Tyler didn’t blink, didn’t hesitate. “I think this is the worst possible place for you.” He’d spoken softly, but it felt as though he’d shouted the words.

“Where could I go?”

“Go where I went,” Tyler said. “Go to college.”

I snorted.

“BYU takes homeschoolers,” he said.

“Is that what we are?” I said. “Homeschoolers?” I tried to remember the last time I’d read a textbook.

“The admissions board won’t know anything except what we tell them,” Tyler said. “If we say you were homeschooled, they’ll believe it.”

“I won’t get in.”

“You will,” he said. “Just pass the ACT. One lousy test.”

Tyler stood to go. “There’s a world out there, Tara,” he said. “And it will look a lot different once Dad is no longer whispering his view of it in your ear.”

 

* * *

 

THE NEXT DAY I drove to the hardware store in town and bought a slide-bolt lock for my bedroom door. I dropped it on my bed, then fetched a drill from the shop and started fitting screws. I thought Shawn was out—his truck wasn’t in the driveway—but when I turned around with the drill, he was standing in my doorframe.
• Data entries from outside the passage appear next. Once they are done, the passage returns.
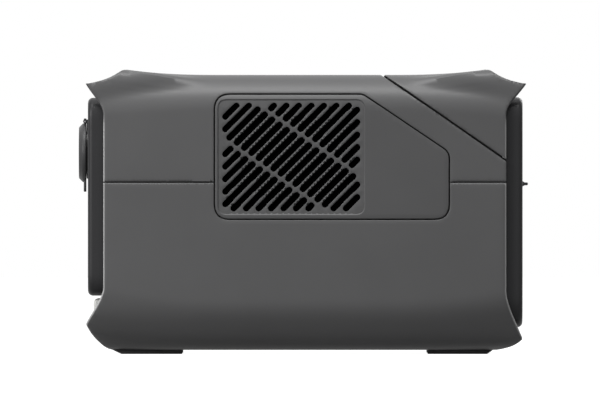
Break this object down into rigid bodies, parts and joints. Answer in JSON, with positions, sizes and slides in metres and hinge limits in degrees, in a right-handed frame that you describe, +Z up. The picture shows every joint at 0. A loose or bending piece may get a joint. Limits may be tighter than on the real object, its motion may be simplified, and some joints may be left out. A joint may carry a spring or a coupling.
{
  "type": "portable power station",
  "caption": "Boxy grey portable power station with flared ends, carry handle, side fan grilles, outlet panel and hinged socket lid.",
  "frame": {"origin": "bottom centre of the bounding box, on the plane that the feet stand on", "axes": "+X from the outlet end (front) to the charging end (rear), +Y to the left side, +Z up"},
  "size_m": [0.3092, 0.205, 0.1956],
  "materials": {
    "case_plastic": "fine-textured grey moulding",
    "panel_plastic": "dark grey, satin",
    "black_plastic": "black, satin",
    "button_plastic": "grey, satin",
    "lamp_plastic": "milky white diffuser",
    "dark_window": "smoked, glossy",
    "foot_rubber": "black, matte",
    "cover_rubber": "black, matte",
    "aluminium_sheet": "plain, satin",
    "cell_can": "brushed can",
    "steel": "zinc plated",
    "circuit_board": "green solder mask",
    "red_cable": "red sleeve",
    "black_cable": "black sleeve"
  },
  "bodies": {
    "station": {"upper_case": "case_plastic", "lower_case": "case_plastic", "carry_handle": "case_plastic", "handle_well": "panel_plastic", "side_panel_right": "case_plastic", "side_panel_left": "case_plastic", "front_panel": "panel_plastic", "rear_panel": "panel_plastic", "rating_plate": "aluminium_sheet", "foot_front_right": "foot_rubber", "foot_front_left": "foot_rubber", "foot_rear_right": "foot_rubber", "foot_rear_left": "foot_rubber", "car_socket": "black_plastic", "car_socket_liner": "steel", "lid_hinge_pin": "steel", "ac_outlet_1": "black_plastic", "ac_outlet_2": "black_plastic", "display_window": "dark_window", "display_module": "black_plastic", "usb_ports": "black_plastic", "front_board": "circuit_board", "lamp_bar": "lamp_plastic", "cover_hinge_strip": "cover_rubber", "ac_inlet": "black_plastic", "dc_inlet": "black_plastic", "battery_cell_1": "cell_can", "battery_cell_2": "cell_can", "battery_cell_3": "cell_can", "battery_cell_4": "cell_can", "battery_cell_5": "cell_can", "battery_cell_6": "cell_can", "battery_cell_7": "cell_can", "battery_cell_8": "cell_can", "cell_tray": "black_plastic", "battery_cover": "black_plastic", "bms_board": "circuit_board", "inverter_board": "circuit_board", "heat_sink_1": "aluminium_sheet", "heat_sink_2": "aluminium_sheet", "transformer": "black_plastic", "capacitor": "black_plastic", "charge_board": "circuit_board", "fan_frame_right": "black_plastic", "fan_frame_left": "black_plastic", "battery_cable_positive": "red_cable", "battery_cable_negative": "black_cable", "outlet_cable": "black_cable", "case_screw_1": "steel", "case_screw_2": "steel", "case_screw_3": "steel", "case_screw_4": "steel"},
    "socket_lid": {"car_socket_lid": "panel_plastic"},
    "power_key": {"power_button": "button_plastic"},
    "ac_key": {"ac_button": "button_plastic"},
    "dc_key": {"dc_button": "button_plastic"},
    "lamp_key": {"lamp_button": "button_plastic"},
    "inlet_flap": {"input_cover": "cover_rubber"},
    "rotor_right": {"fan_rotor_right": "black_plastic"},
    "rotor_left": {"fan_rotor_left": "black_plastic"}
  },
  "joints": [
    {"name": "socket_lid_hinge", "type": "hinge", "parent": "station", "child": "socket_lid", "pos_m": [-0.1504, -0.066, 0.1598], "axis": [0, 1, 0], "range_deg": [0, 100], "stiffness_Nm_per_rad": 0.01, "springref_deg": -28.65},
    {"name": "power_press", "type": "slide", "parent": "station", "child": "power_key", "axis": [1, 0, 0], "range_m": [0, 0.0012], "stiffness_N_per_m": 300},
    {"name": "ac_press", "type": "slide", "parent": "station", "child": "ac_key", "axis": [1, 0, 0], "range_m": [0, 0.0012], "stiffness_N_per_m": 300},
    {"name": "dc_press", "type": "slide", "parent": "station", "child": "dc_key", "axis": [1, 0, 0], "range_m": [0, 0.0012], "stiffness_N_per_m": 300},
    {"name": "lamp_press", "type": "slide", "parent": "station", "child": "lamp_key", "axis": [1, 0, 0], "range_m": [0, 0.0012], "stiffness_N_per_m": 300},
    {"name": "inlet_flap_hinge", "type": "hinge", "parent": "station", "child": "inlet_flap", "pos_m": [0.14985, 0, 0.07575], "axis": [0, 1, 0], "range_deg": [0, 110]},
    {"name": "fan_spin_right", "type": "hinge", "parent": "station", "child": "rotor_right", "pos_m": [-0.0087, -0.083, 0.1355], "axis": [0, 1, 0], "continuous": true},
    {"name": "fan_spin_left", "type": "hinge", "parent": "station", "child": "rotor_left", "pos_m": [-0.0087, 0.083, 0.1355], "axis": [0, 1, 0], "continuous": true}
  ]
}
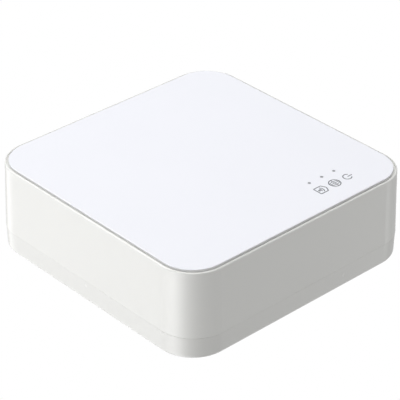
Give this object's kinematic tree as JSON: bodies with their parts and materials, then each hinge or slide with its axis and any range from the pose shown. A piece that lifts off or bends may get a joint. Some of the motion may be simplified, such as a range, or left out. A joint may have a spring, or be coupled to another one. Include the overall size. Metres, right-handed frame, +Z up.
{
  "type": "smart home hub",
  "caption": "Low square white smart home hub with rounded corners, inset satin top plate, light points, rear network and power sockets and a recessed reset button.",
  "frame": {"origin": "centre of the rubber feet's contact plane, under the middle of the case", "axes": "+Z up, -Y towards the front, +Y towards the sockets at the back, +X to the right seen from the front"},
  "size_m": [0.12, 0.12, 0.0395],
  "materials": {
    "cover_white": "glossy moulded ABS, warm white",
    "tray_white": "glossy moulded ABS, warm white",
    "plate_white": "satin acrylic sheet, cool white",
    "tape_white": "thin white foam adhesive",
    "feet_grey": "soft moulded rubber",
    "screw_steel": "bright zinc plated",
    "label_silver": "blank matt label film",
    "guide_clear": "clear moulded light guide",
    "baffle_black": "black moulded rubber",
    "led_white": "small lamp with clear lens",
    "board_green": "green solder mask on glass laminate",
    "chip_black": "black moulded chip",
    "chip_metal_lid": "metal chip lid",
    "pad_blue": "soft silicone pad",
    "sink_aluminium": "clear anodised extrusion",
    "nylon_white": "natural nylon",
    "ferrite_grey": "pressed ferrite",
    "can_aluminium": "drawn aluminium can",
    "crystal_can": "drawn plated can",
    "resistor_black": "coated ceramic chip",
    "capacitor_tan": "ceramic chip",
    "shield_tin": "tin plated steel sheet",
    "antenna_board": "blue solder mask on glass laminate",
    "gold_plate": "gold plated springs and plugs",
    "lead_black": "thin coaxial lead sheath",
    "socket_black": "black moulded socket",
    "status_clear": "clear light window",
    "button_grey": "grey moulded button"
  },
  "bodies": {
    "case": {"top_plate": "plate_white", "plate_tape": "tape_white", "upper_cover": "cover_white", "base_tray": "tray_white", "rubber_feet": "feet_grey", "case_screws": "screw_steel", "blank_label": "label_silver", "light_guide": "guide_clear", "light_baffle": "baffle_black", "indicator_leds": "led_white", "main_board": "board_green", "board_screws": "screw_steel", "processor": "chip_metal_lid", "thermal_pad": "pad_blue", "heat_sink": "sink_aluminium", "heat_sink_pins": "nylon_white", "memory_chip": "chip_black", "flash_chip": "chip_black", "network_transformer": "chip_black", "power_regulators": "chip_black", "power_inductors": "ferrite_grey", "filter_capacitors": "can_aluminium", "clock_crystals": "crystal_can", "chip_resistors": "resistor_black", "chip_capacitors": "capacitor_tan", "wifi_shield_frame": "shield_tin", "wifi_shield_lid": "shield_tin", "wifi_chip": "chip_black", "mesh_radio_board": "board_green", "mesh_radio_shield": "shield_tin", "wifi_antenna": "antenna_board", "mesh_antenna": "antenna_board", "antenna_sockets": "gold_plate", "antenna_plugs": "gold_plate", "wifi_antenna_lead": "lead_black", "mesh_antenna_lead": "lead_black", "network_jacket": "shield_tin", "network_housing": "socket_black", "network_contacts": "gold_plate", "network_status_lights": "status_clear", "power_socket_body": "socket_black", "power_socket_pin": "gold_plate", "power_socket_spring": "gold_plate", "reset_switch_body": "socket_black"},
    "button": {"reset_button": "button_grey", "reset_switch_plunger": "button_grey"}
  },
  "joints": [
    {"name": "reset_press", "type": "slide", "parent": "case", "child": "button", "axis": [0, -1, 0], "range_m": [0, 0.0005], "stiffness_N_per_m": 1500}
  ]
}
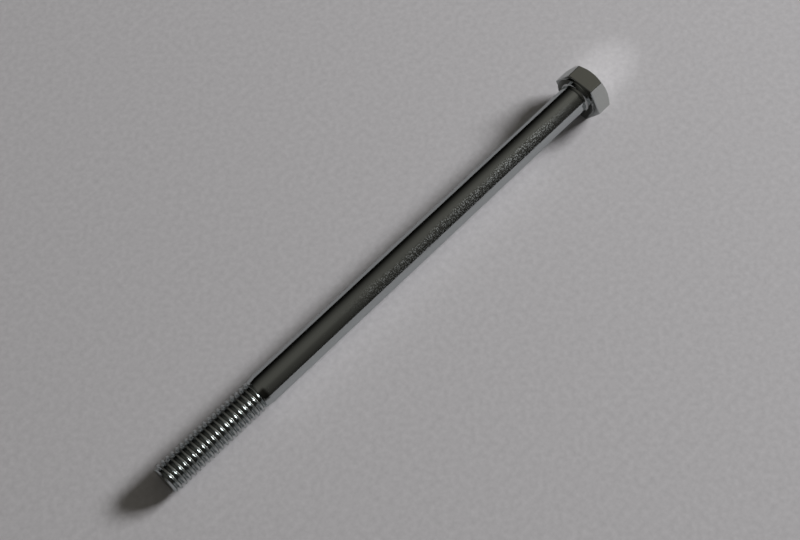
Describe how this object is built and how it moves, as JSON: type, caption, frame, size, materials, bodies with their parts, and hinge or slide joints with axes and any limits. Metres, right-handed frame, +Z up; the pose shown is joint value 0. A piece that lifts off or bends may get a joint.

“What are you doing?” he said.

“Doorknob’s broke,” I lied. “Door blows open. This lock was cheap but it’ll do the trick.”

Shawn fingered the thick steel, which I was sure he could tell was not cheap at all. I stood silently, paralyzed by dread but also by pity. In that moment I hated him, and I wanted to scream it in his face. I imagined the way he would crumple, crushed under the weight of my words and his own self-loathing. Even then I understood the truth of it: that Shawn hated himself far more than I ever could.

“You’re using the wrong screws,” he said. “You need long ones for the wall and grabbers for the door. Otherwise, it’ll bust right off.”